Show all lines holding the string "names".

^^^^

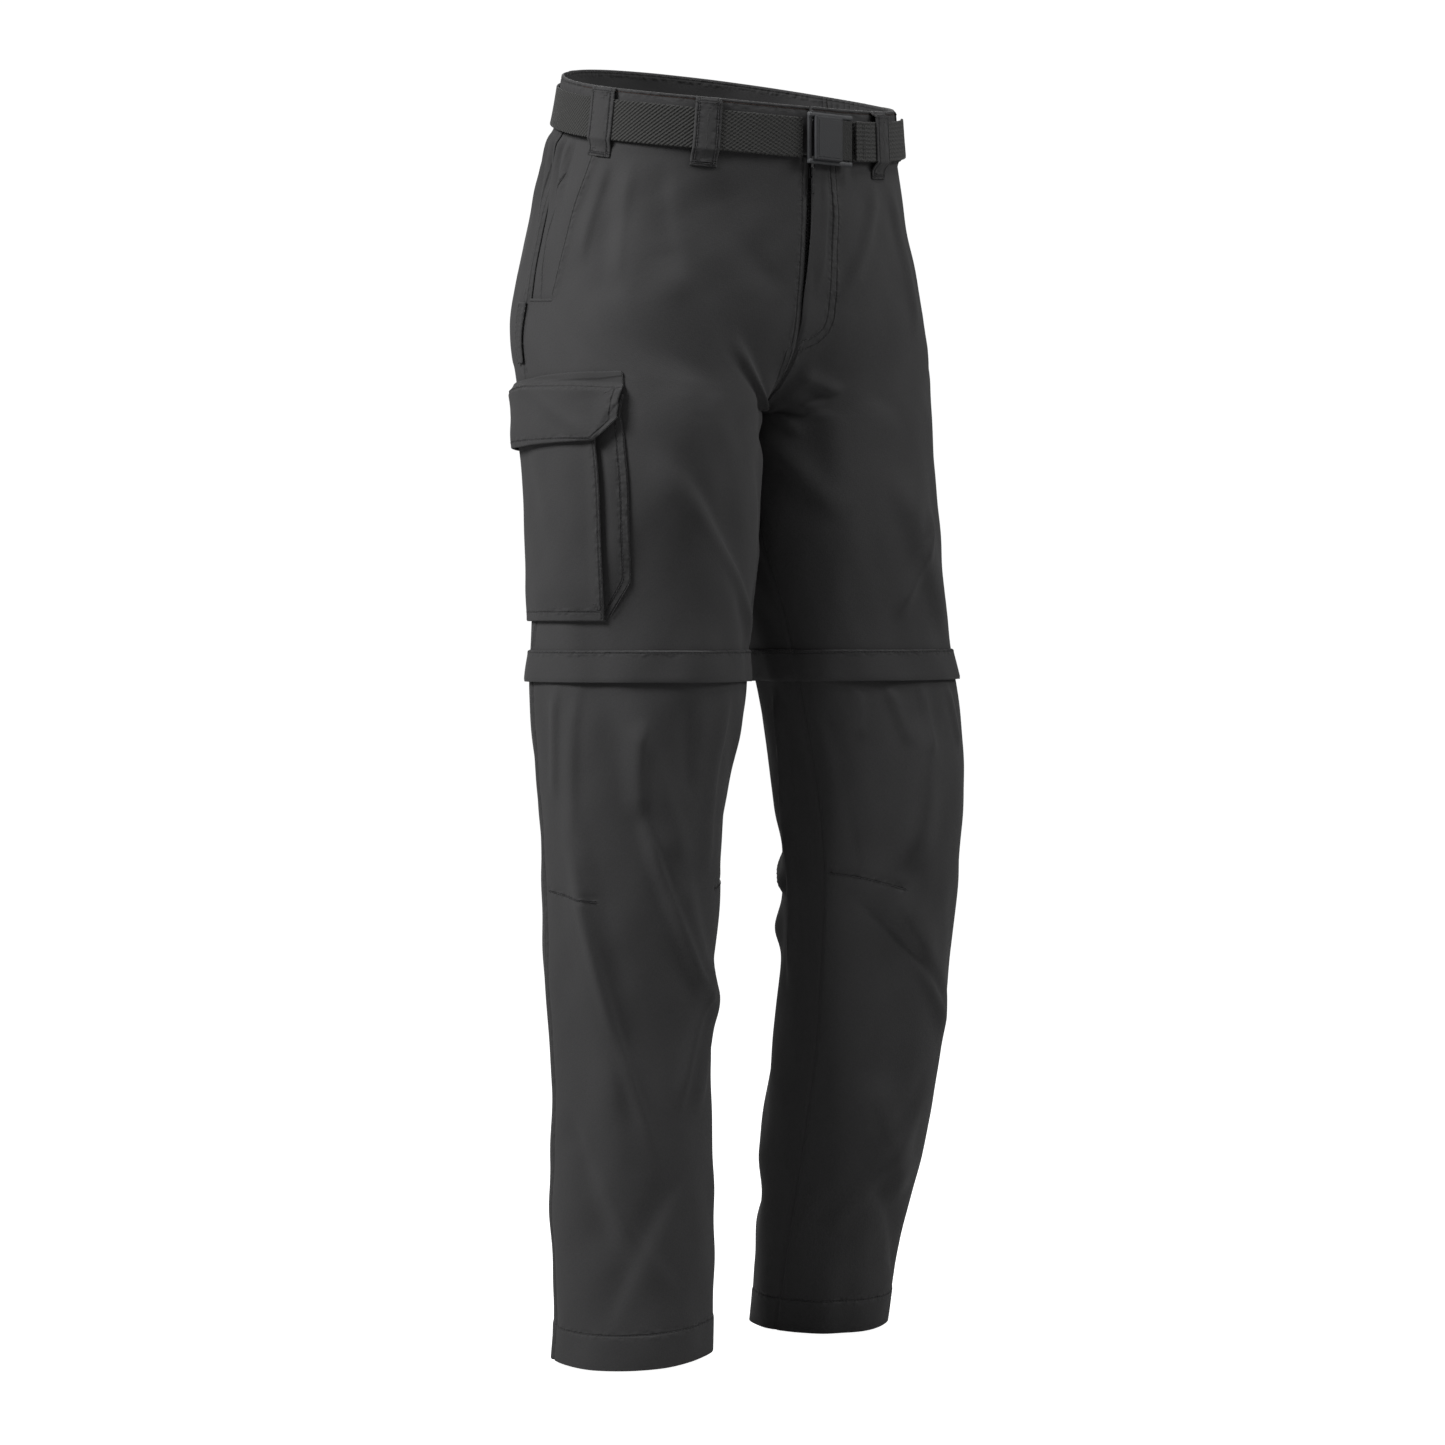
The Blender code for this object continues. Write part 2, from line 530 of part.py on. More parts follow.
def add_waist_strip(name, turns, heights, lifts, thickness, colour, roughness=0.85):
    """A strip round the waist; lifts holds its inner face's height off the cloth on each row."""
    turns, heights = np.array(turns)[None, :], np.array(heights)[:, None]
    lifts = np.array(lifts) if np.ndim(lifts) == 2 else np.array(lifts)[:, None]
    outer, inner = (round_waist(turns, heights, lifts + extra) for extra in (thickness, 0.0))
    return add_wall(name, outer, inner, colour, roughness)


def spread(start, end, pitch):
    """Even steps from start to end, about one pitch apart."""
    count = max(1, round(abs(end - start) / pitch))
    return [start + (end - start) * k / count for k in range(count + 1)]


ELASTIC_FROM, ELASTIC_TO = 0.425, 0.560
SEAM_STEP = 0.0004


def build_waistband():
    """Two fronts that meet under the buckle, gathered sides and the back."""
    heights = (WAISTBAND_TOP, 0.0055, WAISTBAND_BOTTOM)
    lifts = (PROUD - BAND_CLOTH,) * 3
    spans = (
        ("waistband_right_front", 0.0006, ELASTIC_FROM - SEAM_STEP, 0.04),
        ("waistband_elastic_right", ELASTIC_FROM + SEAM_STEP, ELASTIC_TO - SEAM_STEP, 0.0075),
        ("waistband_back", ELASTIC_TO + SEAM_STEP, 2 - ELASTIC_TO - SEAM_STEP, 0.045),
        ("waistband_elastic_left", 2 - ELASTIC_TO + SEAM_STEP, 2 - ELASTIC_FROM - SEAM_STEP, 0.0075),
        ("waistband_left_front", 2 - ELASTIC_FROM + SEAM_STEP, 1.9994, 0.04),
    )
    for name, start, end, pitch in spans:
        add_waist_strip(name, spread(start, end, pitch), heights, lifts, BAND_CLOTH, CHARCOAL)


BELT_LIFT = PROUD + 2 * GAP
TAIL_LIFT = BELT_LIFT + WEBBING + GAP
BUCKLE_MIDDLE, BUCKLE_WIDTH, BUCKLE_HEIGHT = 0.0178, 0.050, 0.042
BUCKLE_REST_X, BUCKLE_SWING, BUCKLE_GAP = 0.004, 0.105, 0.0011
FRAME_DEPTH, FRAME_WINDOW = 0.0036, (0.043, 0.034)
PLATE_SIZE, PLATE_X = (0.0300, 0.0034, 0.0365), 0.0095
TAIL_END, TAIL_STAND_OFF, TAIL_CORNER = 0.285, 0.0018, 0.009


def front_turn(x):
    """Share of the half waist from the centre front to a place x, small and near it."""
    return abs(x) / (math.pi * HIPS[0][HALF_WIDTH])


def build_belt():
    """Webbing from one side of the buckle right round to the other, and the tail over its left end."""
    right_end = front_turn(BUCKLE_MIDDLE - BUCKLE_WIDTH / 2 - BUCKLE_GAP)
    left_end = front_turn(BUCKLE_MIDDLE + BUCKLE_WIDTH / 2 + BUCKLE_GAP)
    heights = (BELT_MIDDLE + BELT_WIDTH / 2, BELT_MIDDLE - BELT_WIDTH / 2)
    turns = spread(right_end, 2 - left_end, 0.045)
    add_waist_strip("belt", turns, heights, (BELT_LIFT,) * 2, WEBBING, OLIVE_BLACK)

    tail = np.array(spread(left_end, TAIL_END, 0.03))
    stand_off = TAIL_STAND_OFF * smooth((np.linspace(0, 1, len(tail)) - 0.62) / 0.38)
    height = np.repeat(np.array(heights)[:, None], len(tail), axis=1)
    height[-1, -1] += TAIL_CORNER
    outer, inner = (round_waist(2 - tail, height, TAIL_LIFT + stand_off + extra) for extra in (WEBBING, 0.0))
    add_wall("belt_tail", outer, inner, OLIVE_BLACK)


LOOPS = (
    ("loop_front_right", 0.1735, BELT_LIFT),
    ("loop_side_right", 0.352, BELT_LIFT),
    ("loop_back_right", 0.740, BELT_LIFT),
    ("loop_centre_back", 1.000, BELT_LIFT),
    ("loop_back_left", 1.260, BELT_LIFT),
    ("loop_side_left", 1.648, BELT_LIFT),
    ("loop_front_left", 1.839, TAIL_LIFT),
)


def build_loops():
    """Each loop is sewn to the waistband's top edge, bridges the belt and ends below it on the panel."""
    for name, middle, under in LOOPS:
        step = np.linalg.norm(round_waist(middle + 0.01, 0.0, 0.0) - round_waist(middle - 0.01, 0.0, 0.0))
        half = LOOP_WIDTH / 2 * 0.02 / step
        bridge = under + WEBBING + GAP
        on_band, on_panel = PROUD + GAP, GAP + 0.0001
        heights = (0.0250, 0.0222, 0.0181, -0.0181, -0.0224, -0.0320)
        lifts = (on_band, on_band, bridge, bridge, on_panel, on_panel)
        add_waist_strip(name, spread(middle - half, middle + half, half), heights, lifts, 0.0015, CHARCOAL)


def add_block(name, size, centre, bevel, colour, roughness, swing=0.0, hole=None):
    """A moulded block with rounded edges, and an optional window through its front."""
    bm = bmesh.new()
    bmesh.ops.create_cube(bm, size=1.0)
    bmesh.ops.scale(bm, vec=size, verts=bm.verts[:])
    if hole:
        faces = [f for f in bm.faces if abs(f.normal.y) > 0.9]
        rail = (size[0] - hole[0]) / 2
        bmesh.ops.inset_individual(bm, faces=faces, thickness=rail)
        for face in faces:
            tall = max(abs(v.co.z) for v in face.verts)
            for vert in face.verts:
                vert.co.z *= hole[1] / 2 / tall
        bmesh.ops.bridge_loops(bm, edges=[e for f in faces for e in f.edges])
        bmesh.ops.delete(bm, geom=faces, context="FACES_ONLY")
    edges = [e for e in bm.edges if len(e.link_faces) == 2 and e.calc_face_angle() > 1.0]
    bmesh.ops.bevel(bm, geom=edges, offset=bevel, affect="EDGES", segments=2, profile=0.5, material=-1)
    turn = Matrix.Translation(centre) @ Matrix.Rotation(swing, 4, "Z")
    bmesh.ops.transform(bm, matrix=turn, verts=bm.verts[:])
    return add_object(name, bm, colour, roughness)


def build_buckle():
    """The moulded buckle at the centre front: a frame the webbing butts up to, and a plate on it."""
    cloth = Vector(round_waist(2 - front_turn(BUCKLE_REST_X), BELT_MIDDLE, 0.0))
    back = cloth + Vector((0, -PROUD - 4 * GAP, 0))
    along = Vector((math.cos(BUCKLE_SWING), math.sin(BUCKLE_SWING), 0))
    ahead = Vector((along.y, -along.x, 0))
    middle = back + (BUCKLE_MIDDLE - BUCKLE_REST_X) * along + FRAME_DEPTH / 2 * ahead
    add_block("buckle_frame", (BUCKLE_WIDTH, FRAME_DEPTH, BUCKLE_HEIGHT), middle, 0.0006, BUCKLE_GREY, 0.5,
              BUCKLE_SWING, FRAME_WINDOW)
    plate = middle + (PLATE_X - BUCKLE_MIDDLE) * along + ((FRAME_DEPTH + PLATE_SIZE[1]) / 2 + GAP) * ahead
    add_block("buckle_plate", PLATE_SIZE, plate, 0.0009, BUCKLE_GREY, 0.5, BUCKLE_SWING)


ZIP_TURN, ZIP_LIFT = 0.012, -CLOTH - 3 * GAP - TAPE
PULL_AXIS_HEIGHT, PULL_X = -0.0265, 0.0034
SLIDER_SIZE, PULL_SIZE = (0.0046, 0.0034, 0.0090), (0.0042, 0.0014, 0.0220)


def build_fly():
    """Zip tape under both edges of the fly, a slider in the parting and a pull that hangs from it."""
    turns = np.array(spread(-ZIP_TURN, ZIP_TURN, ZIP_TURN))[None, :]
    heights = np.array((FLY_TOP - 0.0020,) + HIP_ROWS + (FLY_BOTTOM,))[:, None]
    outer, inner = (lifted(RIGHT, turns, heights, ZIP_LIFT + extra) for extra in (TAPE, 0.0))
    add_wall("fly_zip", outer, inner, ZIP_BLACK)

    cloth = Vector(lifted(RIGHT, 0.0, PULL_AXIS_HEIGHT, 0.0))
    slider = cloth + Vector((PULL_X, 0.0001, -0.0030))
    add_block("fly_slider", SLIDER_SIZE, slider, 0.0005, ZIP_BLACK, 0.45)

    pivot = bpy.data.objects.new("fly_pull_pivot", None)
    bpy.context.scene.collection.objects.link(pivot)
    pivot.location = cloth + Vector((PULL_X, -0.0029, 0.0))
    pull = add_block("fly_pull", PULL_SIZE, Vector((0, 0, -0.0100)), 0.0004, ZIP_BLACK, 0.45)
    pull.parent = pivot


def build_trousers():
    for leftover in list(bpy.data.objects):
        bpy.data.objects.remove(leftover, do_unlink=True)
    for side in (RIGHT, LEFT):
        build_upper_legs(side)
        build_knee_zip(side)
        build_zip_covers(side)
        build_shins(side)
        build_pocket_facing(side)
    build_zip_pocket()
    build_cargo_pocket()
    build_waistband()
    build_belt()
    build_loops()
    build_buckle()
    build_fly()
    bpy.context.view_layer.update()


build_trousers()
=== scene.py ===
"""The looks of zip-off trousers with a webbing belt, filled out as worn. Metres, +Z up.

The wearer faces -Y, so the wearer's left is +X. A place on the cloth is (side, across, height): across runs
from 0 at the centre front or the inseam, through 0.5 at the side seam, to 1 at the centre back or the inseam.
"""

import functools
import json
import math

import bmesh
import bpy
import numpy as np
from mathutils import Matrix, Vector

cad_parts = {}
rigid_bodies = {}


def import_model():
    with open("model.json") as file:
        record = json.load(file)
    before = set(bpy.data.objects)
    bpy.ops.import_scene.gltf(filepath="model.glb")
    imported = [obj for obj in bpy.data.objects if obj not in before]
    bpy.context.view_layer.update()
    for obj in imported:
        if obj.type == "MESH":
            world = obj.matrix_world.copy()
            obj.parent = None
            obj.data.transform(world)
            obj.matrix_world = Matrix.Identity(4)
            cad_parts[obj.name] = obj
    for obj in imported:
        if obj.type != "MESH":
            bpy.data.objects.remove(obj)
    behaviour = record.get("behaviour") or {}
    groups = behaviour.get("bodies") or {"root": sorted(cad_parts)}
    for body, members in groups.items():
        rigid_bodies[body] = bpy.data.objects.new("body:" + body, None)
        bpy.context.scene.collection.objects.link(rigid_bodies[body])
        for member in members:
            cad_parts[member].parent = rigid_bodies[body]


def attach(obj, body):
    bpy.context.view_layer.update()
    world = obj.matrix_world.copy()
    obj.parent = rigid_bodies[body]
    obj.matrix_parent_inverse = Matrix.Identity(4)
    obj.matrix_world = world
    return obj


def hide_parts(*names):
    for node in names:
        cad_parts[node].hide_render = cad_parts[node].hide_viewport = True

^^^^

[OUTPUT OF THE TASK]
def hide_parts(*names):
    for node in names:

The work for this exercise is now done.